We had played a lot before, so there was a lot of material we had done before to draw upon," explains Adam. "But the level of adherence to the printed music was varied greatly from piece to piece. And we didn't prioritize that at all. If we felt that that was important...well, in other words, there were no rules at this session."
Some pieces are, at heart, quite evocative of their source. For example, "Kidsong" uses intervallic motives, initiated at various times by each instrumentalist, then launching into extended lines; the inspiration, a simple piece intended to be performed in 1 minute, 5 seconds, becomes a five minute improvisation. "Lunation" has John carrying the left-hand triplet arpeggios and Adam playing the long-line right-hand musical lilts.
Some pieces are distilled, extracting specific characteristics or musical strata.
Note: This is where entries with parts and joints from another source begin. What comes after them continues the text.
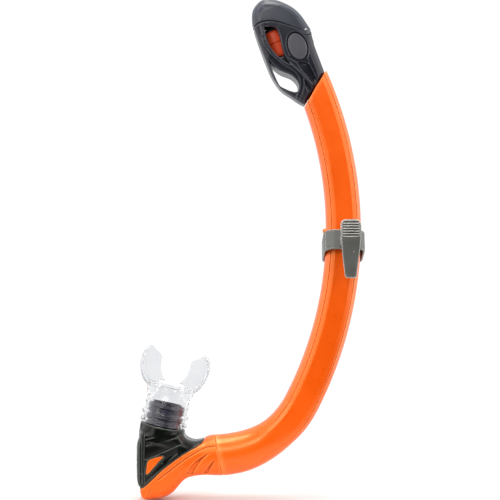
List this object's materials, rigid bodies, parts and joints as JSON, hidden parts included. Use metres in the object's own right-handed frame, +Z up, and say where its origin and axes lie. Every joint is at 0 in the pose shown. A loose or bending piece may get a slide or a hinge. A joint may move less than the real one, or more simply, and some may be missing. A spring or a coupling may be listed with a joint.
{
  "type": "dry-top snorkel",
  "caption": "Curved snorkel tube with a float valve head, a sprung strap clip, a purge elbow and a clear silicone mouthpiece that turns on its neck.",
  "frame": {"origin": "centre of the mouth port, on the axis that the mouthpiece turns about", "axes": "+Z up along the worn snorkel, +X from the mouth towards the tube, +Y across the tube's curve"},
  "size_m": [0.1986, 0.055, 0.4375],
  "materials": {
    "head_grey": "satin moulded",
    "elbow_black": "satin moulded",
    "tube_orange": "gloss",
    "float_red": "satin",
    "clip_grey": "satin moulded",
    "seal": "matt",
    "silicone": "clear silicone",
    "steel": "stainless"
  },
  "bodies": {
    "snorkel": {"main_tube": "tube_orange", "dry_top_body": "head_grey", "port_plate": "head_grey", "side_disc_front": "head_grey", "side_disc_back": "head_grey", "top_joint_seal": "seal", "cap_hinge_pin": "steel", "lower_shell": "tube_orange", "lower_joint_seal": "seal", "elbow_body": "elbow_black", "inlay_front": "tube_orange", "inlay_back": "tube_orange", "purge_seat": "elbow_black", "purge_cover": "elbow_black"},
    "cap": {"dry_top_cap": "head_grey"},
    "float": {"float": "float_red", "float_seal": "seal"},
    "clip": {"clip_collar": "clip_grey", "clip_lever_pin": "steel", "clip_spring": "steel"},
    "lever": {"clip_lever": "clip_grey"},
    "membrane": {"purge_membrane": "seal"},
    "mouthpiece": {"mouthpiece": "silicone", "swivel_ring": "head_grey"}
  },
  "joints": [
    {"name": "cap_hinge", "type": "hinge", "parent": "snorkel", "child": "cap", "pos_m": [0.11761, 0, 0.30987], "axis": [0, 1, 0], "range_deg": [0, 60]},
    {"name": "float_rise", "type": "slide", "parent": "snorkel", "child": "float", "axis": [-0.3584, 0, 0.9336], "range_m": [0, 0.0055]},
    {"name": "clip_along_tube", "type": "hinge", "parent": "snorkel", "child": "clip", "pos_m": [-0.17817, 0, 0.13602], "axis": [0, -1, 0], "range_deg": [-8, 0.2]},
    {"name": "lever_press", "type": "hinge", "parent": "clip", "child": "lever", "pos_m": [0.15502, -0.0255, 0.12765], "axis": [-1, 0, 0], "range_deg": [0, 9], "stiffness_Nm_per_rad": 0.15, "springref_deg": -20.05},
    {"name": "membrane_lift", "type": "slide", "parent": "snorkel", "child": "membrane", "axis": [-1, 0, 0], "range_m": [0, 0.0016], "stiffness_N_per_m": 60, "springref_m": -0.0006},
    {"name": "mouthpiece_turn", "type": "hinge", "parent": "snorkel", "child": "mouthpiece", "pos_m": [0, 0, 0], "axis": [0.2079, 0, 0.9781], "range_deg": [-60, 60]}
  ]
}
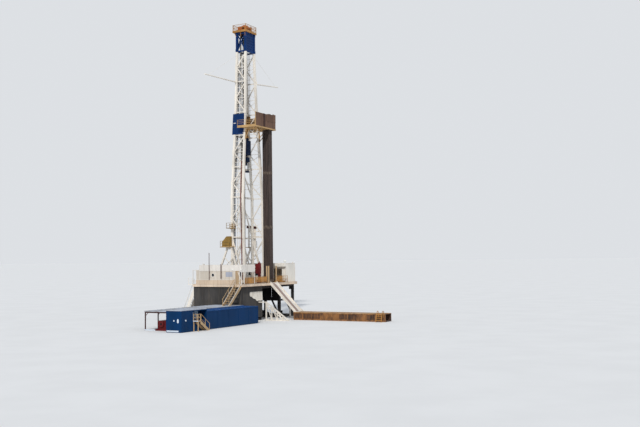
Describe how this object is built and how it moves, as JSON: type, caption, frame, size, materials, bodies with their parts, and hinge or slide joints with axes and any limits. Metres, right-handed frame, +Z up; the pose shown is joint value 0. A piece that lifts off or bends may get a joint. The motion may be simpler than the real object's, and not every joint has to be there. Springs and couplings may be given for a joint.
{
  "type": "land drilling rig with raised mast, 1:2 scale model",
  "caption": "Land drilling rig, half size: braced mast with crown and racking board on a raised floor with houses, ramp, catwalk and a long blue building.",
  "frame": {"origin": "middle of the whole footprint, on the ground; the well centre stands at x -4.820, y 5.175 m", "axes": "+X towards the ramp and catwalk, +Y away from the driller's house, +Z up"},
  "size_m": [16.8003, 19.6549, 25.4411],
  "materials": {
    "white_paint": "worn gloss",
    "dark_grey_paint": "matt, dusty",
    "white_sheet": "matt",
    "blue_paint": "worn gloss",
    "yellow_paint": "worn gloss",
    "tan_paint": "dusty",
    "orange_paint": "worn gloss",
    "red_paint": "dusty",
    "pipe_steel": "brown mill finish",
    "grey_paint": "greasy",
    "wire_rope": "greased",
    "brown_sheet": "rusty, matt",
    "dark_pole": "matt",
    "pale_roof": "matt",
    "pale_blue_paint": "matt"
  },
  "bodies": {
    "rig": {"substructure_trusses": "dark_grey_paint", "substructure_cross_beams": "dark_grey_paint", "floor_deck": "tan_paint", "rotary_table": "grey_paint", "floor_windwalls": "dark_grey_paint", "white_tarp": "white_sheet", "front_struts": "white_paint", "rear_stair": "white_paint", "mast_sides_lower": "white_paint", "mast_sides_upper": "white_paint", "mast_back_lower": "white_paint", "mast_back_upper": "white_paint", "mast_top_section": "blue_paint", "racking_level_panel": "blue_paint", "crown_platform": "yellow_paint", "crown_block": "orange_paint", "mast_ladder": "white_paint", "standpipe": "red_paint", "racking_board": "yellow_paint", "racking_windwall": "brown_sheet", "pipe_stands": "pipe_steel", "mast_poles": "white_paint", "a_frames": "white_paint", "service_platforms": "yellow_paint", "drawworks": "blue_paint", "guide_rails": "grey_paint", "drilling_lines": "wire_rope", "fast_and_dead_lines": "wire_rope", "doghouse_walls": "white_paint", "doghouse_roof": "white_paint", "landing_walls": "white_paint", "house_poles": "dark_pole", "far_side_house": "white_paint", "iron_roughneck": "red_paint", "floor_rails": "yellow_paint", "v_door_posts": "tan_paint", "v_door_ramp": "white_paint", "catwalk": "tan_paint", "floor_stair": "tan_paint", "blue_building": "blue_paint", "pale_roofs": "pale_roof", "porch_steps": "tan_paint", "shed_posts": "brown_sheet", "mud_pump": "red_paint"},
    "hoist": {"travelling_block": "yellow_paint", "top_drive": "grey_paint"},
    "door": {"porch_door": "pale_blue_paint"}
  },
  "joints": [
    {"name": "hoist_slide", "type": "slide", "parent": "rig", "child": "hoist", "axis": [0, 0, 1], "range_m": [-9.2, 6.39], "deforming": ["drilling_lines"]},
    {"name": "door_hinge", "type": "hinge", "parent": "rig", "child": "door", "pos_m": [-1.18, -7.475, 1.1], "axis": [0, 0, -1], "range_deg": [0, 95]}
  ]
}
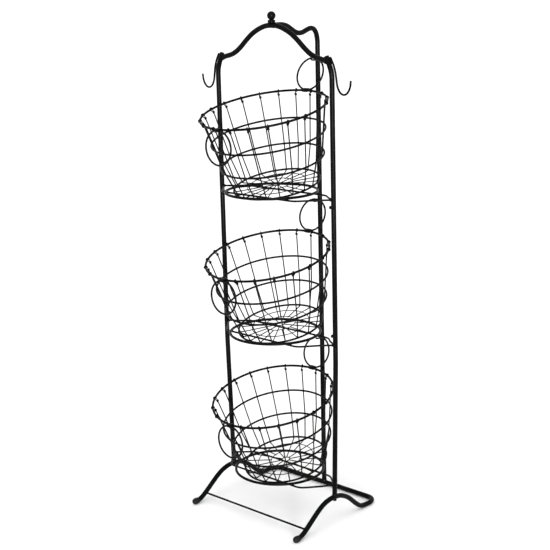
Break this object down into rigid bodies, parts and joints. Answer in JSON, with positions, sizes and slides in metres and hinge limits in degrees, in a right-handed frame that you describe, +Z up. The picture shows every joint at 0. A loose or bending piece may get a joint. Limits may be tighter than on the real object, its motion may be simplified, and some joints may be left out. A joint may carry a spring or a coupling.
{
  "type": "wire produce basket stand",
  "caption": "Free-standing tiered wire produce basket stand: tubular frame with arched top and looped base, tilted round lift-out wire baskets with ring handles, and side hooks.",
  "frame": {"origin": "centre of the bounding box at floor level, where the base loop and foot caps stand", "axes": "+Z up; -Y is the front, the way the baskets lean; +X to the right when facing +Y; X = 0 is the plane of symmetry"},
  "size_m": [0.4694, 0.3563, 1.216],
  "materials": {
    "frame_tube": "satin black powder coat on steel tube",
    "tray_wire": "satin black powder coat on steel wire",
    "basket_wire": "satin black powder coat on steel wire",
    "handle_wire": "satin black powder coat on steel wire",
    "screw": "black oxide screw head",
    "foot_cap": "matte black vinyl"
  },
  "bodies": {
    "stand": {"base_loop": "frame_tube", "finial": "frame_tube", "foot_cap_left": "foot_cap", "foot_cap_right": "foot_cap", "front_arch": "frame_tube", "front_crossbar": "frame_tube", "lower_post_left": "frame_tube", "lower_post_rear": "frame_tube", "lower_post_right": "frame_tube", "middle_post_left": "frame_tube", "middle_post_rear": "frame_tube", "middle_post_right": "frame_tube", "rear_hook_bottom": "frame_tube", "rear_hook_middle": "frame_tube", "rear_hook_top": "frame_tube", "side_hook_left": "frame_tube", "side_hook_right": "frame_tube", "tray_front_wire_bottom": "tray_wire", "tray_front_wire_middle": "tray_wire", "tray_front_wire_top": "tray_wire", "tray_rear_wire_bottom": "tray_wire", "tray_rear_wire_middle": "tray_wire", "tray_rear_wire_top": "tray_wire", "tray_ring_bottom": "tray_wire", "tray_ring_middle": "tray_wire", "tray_ring_top": "tray_wire", "tray_screw_middle_left": "screw", "tray_screw_middle_right": "screw", "tray_screw_top_left": "screw", "tray_screw_top_right": "screw", "upper_post_left": "frame_tube", "upper_post_rear": "frame_tube", "upper_post_right": "frame_tube"},
    "basket_bottom": {"rim_bottom": "basket_wire", "upper_hoop_bottom": "basket_wire", "lower_hoop_bottom": "basket_wire", "base_hoop_bottom": "basket_wire", "wire_cage_bottom": "basket_wire", "handle_clip_front_bottom": "basket_wire", "handle_clip_rear_bottom": "basket_wire"},
    "handle_front_bottom": {"ring_handle_front_bottom": "handle_wire"},
    "handle_rear_bottom": {"ring_handle_rear_bottom": "handle_wire"},
    "basket_middle": {"rim_middle": "basket_wire", "upper_hoop_middle": "basket_wire", "lower_hoop_middle": "basket_wire", "base_hoop_middle": "basket_wire", "wire_cage_middle": "basket_wire", "handle_clip_front_middle": "basket_wire", "handle_clip_rear_middle": "basket_wire"},
    "handle_front_middle": {"ring_handle_front_middle": "handle_wire"},
    "handle_rear_middle": {"ring_handle_rear_middle": "handle_wire"},
    "basket_top": {"rim_top": "basket_wire", "upper_hoop_top": "basket_wire", "lower_hoop_top": "basket_wire", "base_hoop_top": "basket_wire", "wire_cage_top": "basket_wire", "handle_clip_front_top": "basket_wire", "handle_clip_rear_top": "basket_wire"},
    "handle_front_top": {"ring_handle_front_top": "handle_wire"},
    "handle_rear_top": {"ring_handle_rear_top": "handle_wire"}
  },
  "joints": [
    {"name": "basket_bottom_lift_out", "type": "slide", "parent": "stand", "child": "basket_bottom", "axis": [0, -0.8988, 0.4384], "range_m": [0, 0.105]},
    {"name": "handle_front_bottom_swing", "type": "hinge", "parent": "basket_bottom", "child": "handle_front_bottom", "pos_m": [0.004, -0.17148, 0.26247], "axis": [-1, 0, 0], "range_deg": [-18, 180]},
    {"name": "handle_rear_bottom_swing", "type": "hinge", "parent": "basket_bottom", "child": "handle_rear_bottom", "pos_m": [0.004, 0.12987, 0.3326], "axis": [1, 0, 0], "range_deg": [0, 50]},
    {"name": "basket_middle_lift_out", "type": "slide", "parent": "stand", "child": "basket_middle", "axis": [0, -0.8746, 0.4848], "range_m": [0, 0.105]},
    {"name": "handle_front_middle_swing", "type": "hinge", "parent": "basket_middle", "child": "handle_front_middle", "pos_m": [0, -0.17371, 0.61653], "axis": [-1, 0, 0], "range_deg": [-18, 180]},
    {"name": "handle_rear_middle_swing", "type": "hinge", "parent": "basket_middle", "child": "handle_rear_middle", "pos_m": [0, 0.12812, 0.68455], "axis": [1, 0, 0], "range_deg": [0, 50]},
    {"name": "basket_top_lift_out", "type": "slide", "parent": "stand", "child": "basket_top", "axis": [0, -0.8988, 0.4384], "range_m": [0, 0.3]},
    {"name": "handle_front_top_swing", "type": "hinge", "parent": "basket_top", "child": "handle_front_top", "pos_m": [0, -0.17376, 0.9621], "axis": [-1, 0, 0], "range_deg": [-18, 180]},
    {"name": "handle_rear_top_swing", "type": "hinge", "parent": "basket_top", "child": "handle_rear_top", "pos_m": [0, 0.12854, 1.02802], "axis": [1, 0, 0], "range_deg": [0, 50]}
  ]
}
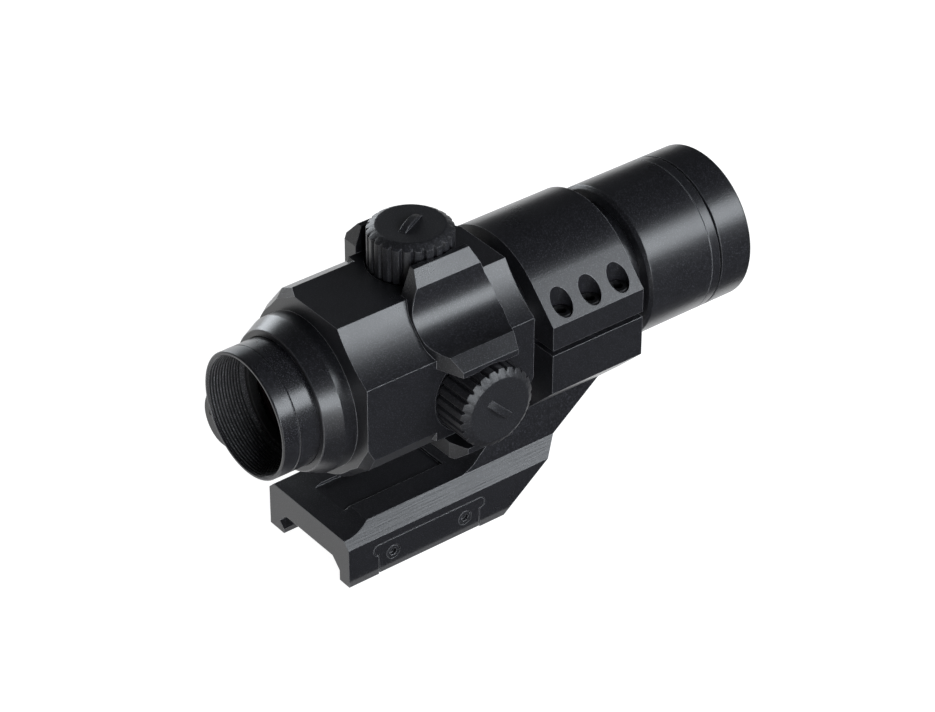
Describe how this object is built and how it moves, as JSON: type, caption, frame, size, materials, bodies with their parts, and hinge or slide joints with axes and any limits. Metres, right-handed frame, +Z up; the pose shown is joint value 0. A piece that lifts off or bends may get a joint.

For example, "Brume" evokes the of fog and mist of the original, while "Nodal," filled with harmonic intervals characteristic of modern jazz (flatted thirds, fifths and sevenths), yields a sort of Tristanoesque bop for the new millennium.
"Java" finds Russ rooting around in the piano's box, eventually moving to keyboard explorations of two of the original's motific germs, complemented by impressionistic swashes from Adam and John. And threading through the set of collective improvisations, "Cells," a near-koan, becomes a series of musical pivot points, each time interpreted freely as a solo opportunity for one of the trio members.
Thus it is appropriate that "Change of Time," with its Frühlingstimmen-like awakenings performed freely and simply, becomes both the name of the album and the group, because it best represents the descendant nature of the pieces. On the continuum from energy to matter, the essential ingredient is time and its permutations. Seen or unseen, felt or unperceived, it is part and parcel of us all. In his work as a musical emissary, Bartók recognized and tapped into that continuum so that future generations —including three musicians waiting around for a rehearsal to start, and now us as listeners of Change of Time —can enjoy.